My friend postulates further. "It would appear that we have two options. Either it is God's will that all be saved and He's not willing to carry out His own will, or it is God's will that all be saved but Man prevents Him from accomplishing it. Either God is unwilling or unable. Either God fails to be Sovereign or Man overcomes God's will. Which is it?"

So, answer his question. Of course, there are rules. You can't simply ignore Scripture. "Forget about these verses or those verses ..." If you're going to go that way, you'll have to give a plausible explanation. And you can't stagger into incoherence. "God is sovereign enough to not be completely sovereign while being completely sovereign." If you're going to do something like that, you'll need to offer a redefinition of "sovereign" so that it doesn't mean the same thing that the Bible seems to mean by it. (That's fine as long as you provide a new definition and your reason for it.) By all means, use Scripture. Use the language. Use parallels, cross references, whatever. But don't use Scripture to contradict Scripture. If you're going to contradict another Scripture with Scripture, you'll have to explain why it's not a contradiction. And by all means use logic. "I don't think so" is not logic. A reasonable explanation would be helpful. You don't need to convince me. Just give a logical, biblical answer that someone else might find reasonable and useful.

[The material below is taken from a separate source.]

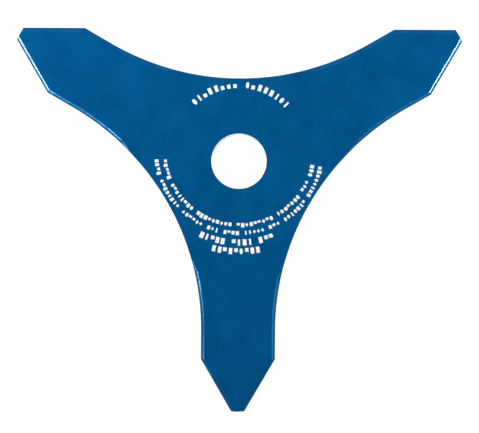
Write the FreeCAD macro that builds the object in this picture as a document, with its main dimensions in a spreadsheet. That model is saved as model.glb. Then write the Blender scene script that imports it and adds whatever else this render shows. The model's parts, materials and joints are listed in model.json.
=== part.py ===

The question is, then, two-fold. First, do we have a genuine contradiction here in God being Sovereign but failing? Second, if not, what is the reality? Give it a go. See if you can reason through it. And understand I'll not be easy in the comments.

4 comments:

Dan said...

There's a difference between "desire" and "will"?

Stan said...

Is that an argument or a question? :)

Dan said...

It's an argument only if it's not a stupid one. If it's a stupid argument, then it is not an argument at all but a question.

Stan said...

Nice tap dance. I didn't know you had it in you. :)

There is a difference between "desire" and "will". Ephesians 1:11 says that God works all things after the counsel of His will, and we know beyond that that God has desires that He does not seek to accomplish (for instance, human moral perfection, Jesus's lament about Jerusalem refusing salvation, etc.).